*** Records for this task
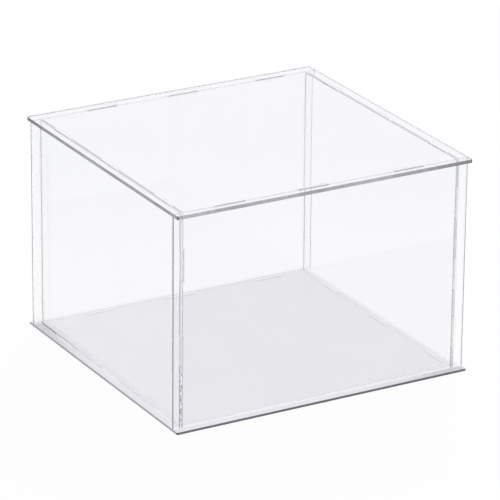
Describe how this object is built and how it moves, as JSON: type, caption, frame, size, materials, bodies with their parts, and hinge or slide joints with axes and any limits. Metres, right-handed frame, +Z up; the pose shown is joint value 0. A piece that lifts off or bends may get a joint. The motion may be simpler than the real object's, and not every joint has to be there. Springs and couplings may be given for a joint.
{
  "type": "acrylic display case",
  "caption": "Clear acrylic display case of flat sheets joined by tabs and slots, with a lift-off cover and top.",
  "frame": {"origin": "under the middle of the base panel, on the plane that the case stands on", "axes": "+X to the case's right along its wider side, -Y towards the front, +Z up"},
  "size_m": [0.27, 0.26, 0.185],
  "materials": {
    "base_acrylic": "polished",
    "wall_acrylic": "polished",
    "top_acrylic": "polished"
  },
  "bodies": {
    "base": {"base_panel": "base_acrylic"},
    "walls": {"front_wall": "wall_acrylic", "back_wall": "wall_acrylic", "left_wall": "wall_acrylic", "right_wall": "wall_acrylic"},
    "top": {"top_panel": "top_acrylic"}
  },
  "joints": [
    {"name": "walls_lift", "type": "slide", "parent": "base", "child": "walls", "axis": [0, 0, 1], "range_m": [0, 0.2]},
    {"name": "top_lift", "type": "slide", "parent": "walls", "child": "top", "axis": [0, 0, 1], "range_m": [0, 0.06]}
  ]
}
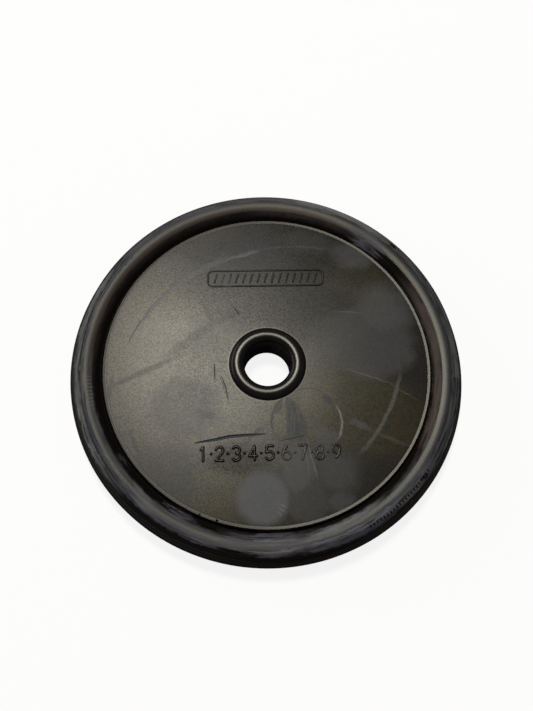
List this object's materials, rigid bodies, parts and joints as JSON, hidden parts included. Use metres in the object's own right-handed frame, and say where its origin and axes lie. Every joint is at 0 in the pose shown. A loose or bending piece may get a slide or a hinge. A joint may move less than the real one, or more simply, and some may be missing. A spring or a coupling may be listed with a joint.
{
  "type": "pump diaphragm",
  "caption": "Round moulded rubber diaphragm with a beaded rim, a groove round a flat web, and a central bore with a sealing lip and a hub.",
  "frame": {"origin": "centre of the bore at the flat foot of the hub", "axes": "+Z along the bore axis, from the hub foot towards the lipped face; +X along the line of figures on the face"},
  "size_m": [0.127, 0.127, 0.0126],
  "materials": {
    "rubber": "satin moulded rubber, scuffed on the face and the rim"
  },
  "bodies": {
    "root": {"diaphragm": "rubber"}
  },
  "joints": []
}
******
*Goal of the exercise*
Show all lines in the entries above where the word "type" appears.

*Response to this exercise*
Describe how this object is built and how it moves, as JSON: type, caption, frame, size, materials, bodies with their parts, and hinge or slide joints with axes and any limits. Metres, right-handed frame, +Z up; the pose shown is joint value 0. A piece that lifts off or bends may get a joint. The motion may be simpler than the real object's, and not every joint has to be there. Springs and couplings may be given for a joint.
  "type": "acrylic display case",
    {"name": "walls_lift", "type": "slide", "parent": "base", "child": "walls", "axis": [0, 0, 1], "range_m": [0, 0.2]},
    {"name": "top_lift", "type": "slide", "parent": "walls", "child": "top", "axis": [0, 0, 1], "range_m": [0, 0.06]}
  "type": "pump diaphragm",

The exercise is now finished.